If $X$ follows a Bernoulli Distribution ($X \sim Bernoulli(p)$): \[H(X) = h(p)\]

If $X$ follows a uniform distribution over $\mathscr{X}$: \[H(X) = \log(| \mathscr{X} |)\]

The entropy of RV $X$ given some event $\mathscr{A}$ with $\mathbb{P}[\mathscr{A}] > 0$ is: \[H(X | \mathscr{A}) := \sum_{x} P_{X | \mathscr{A}}(x) \log \frac{1}{P_{X | \mathscr{A}} (x)} \geq 0\]

Let $X, Y$ be RVs with images $\mathscr{X}, \mathscr{Y}$. The Conditional Entropy of $X$ given $Y$ is: \[H(X | Y) := \sum_{y \in \mathscr{Y}} P_Y(y) \cdot H(X | Y = y)\]

\[= \sum_{y} P_Y(y) \sum_x P_{X|Y}(x|y) \log \frac{1}{P_{X|Y} (x|y) }\] \[= \sum_{x,y} P_{XY}(x, y) \log \frac{P_Y(y)}{P_{XY} (x, y) }\] Notice that always \[H(X|Y) \geq 0\] With equality if $X$ is determined by $Y$.

Given RVs $X, Y$: \[H(X|Y) \leq H(X)\] and \[H(Y|X) \leq H(Y)\] With equality iff $X$ and $Y$ are independent. This again can be proven by using Jensen’s inequality.

The Chain Rule states that: \[H(XY) = H(X) + H(Y | X)\] as well as: \[H(XY) = H(Y) + H(X | Y)\] From this, the subadditivity of entropy follows: \[H(XY) \leq H(X) + H(Y)\] With equality iff $X, Y$ are independent. This is proven by using the chain rule and $H(Y|X) \leq H(Y)$

The Chain Rule can be generalized: \[H(XY | Z) = H(X|Z) + H(Y | XZ)\] Going further: \[H(X_1, X_2, ..., X_n) = H(X_1) + H(X_2 | X_1) + ... + H(X_n | X_1,...,X_{n-1}) = \sum_{i=1}^{n} H(X_i | X_1, ..., X_{i-1})\]

Mutual Information tells us how connected two RVs $X, Y$ are, or how much seeing one outcome tells us about the other. \[I(X;Y) = H(X) - H(X|Y)\] Which, given the chain rule, \[I(X;Y) = H(X) + H(Y) - H(XY) = H(Y) - H(Y|X)\] Which implies that \[I(X; Y) = I(Y ; X)\] Also, \[I(X;Y) \geq 0\] With equality iff $X, Y$ are independent. And: \[I(X;X) = H(X)\] Also, \[I(X;Y) \leq H(Y)\] Lastly, anoteher nice identity of mutual information: \[H(X, Y) = H(X|Y) + I(X ; Y) + H(Y | X)\]

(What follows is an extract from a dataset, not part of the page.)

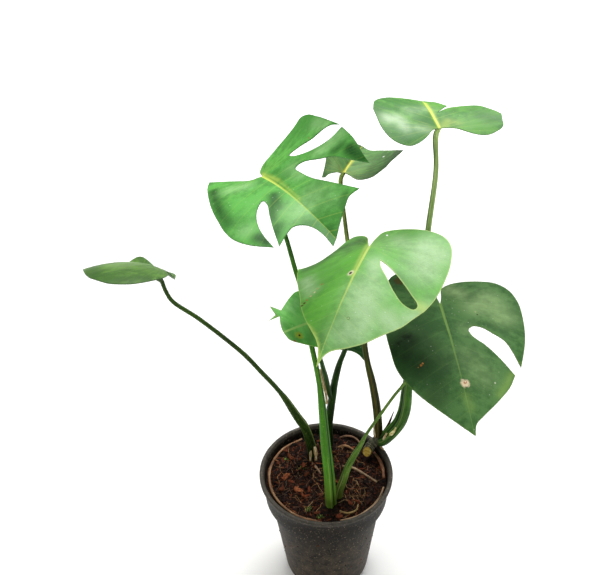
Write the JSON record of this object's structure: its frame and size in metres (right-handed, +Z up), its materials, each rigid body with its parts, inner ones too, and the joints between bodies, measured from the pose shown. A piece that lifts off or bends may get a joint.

The following Entropy Diagram can be constructed:

Relative Entropy, also known as KL-Divergence is the expected excess surprise when modeling a source to take on distribution $Q$, but it actually follows distribution $P$: \[D(P||Q) = \sum_{x} P(x) \log \frac{P(x)}{Q(x)} = \sum_{x} P(x) (\log\frac{1}{Q(x)} - \log \frac{1}{P(x)} )\] If $P = Q$, then $D(P||Q) = 0 = D(Q || P)$

If $\exists x \in \text{supp}(P)$ with $Q(x) = 0$, then $D(P||Q) = \infty$

$D(P||Q) \neq D(Q||P)$

$D(P||Q) \geq 0$, with equality iff $P=Q$

It is connected to mutual information as follows: \[I(X;Y) = D(P_{XY}|| P_X \cdot P_Y )\]

Cross-Entropy is the expected surprise when anticipating samples from $Q$, but receiving samples from $P$. \[H_C(P, Q) = \sum_{x} P(x) \log \frac{1}{Q(x)}\] With $H_C(P_X, P_X) = H(X)$

If $\exists x \in \text{supp}(P)$ with $Q(x) = 0$, then $H_X(P, Q) = \infty$

Source Coding & Data Compression

Compression

Suppose we have an information source modeled by a $\mathscr{X}$-valued RV $X$ with probability distribution $P_{X}$. The goal of compression is to compress a $x \sim P_X$ such that we can later decompress it to recover $x$. An upper bound on the length of this compression (in bits) is given by $\log(| \mathscr{X} |)$. Note that if $X \sim \text{Uniform}(\mathscr{X})$, we can not do better than this upper bound. If $X$ is biased however, we can do better on average.

Suppose you want the send many outcomes of a RV. Let’s say this RV is the sum of two fair dice. The string you send consists of binary codes, with each potential outcome $x$ being associated with a different binary string. Naturally, to efficiently send the string of solutions, you want the length to be as short as possible. To do this, you want to make sure the outcomes with the highest likelihood of occurring are associated with the shortest binary codes.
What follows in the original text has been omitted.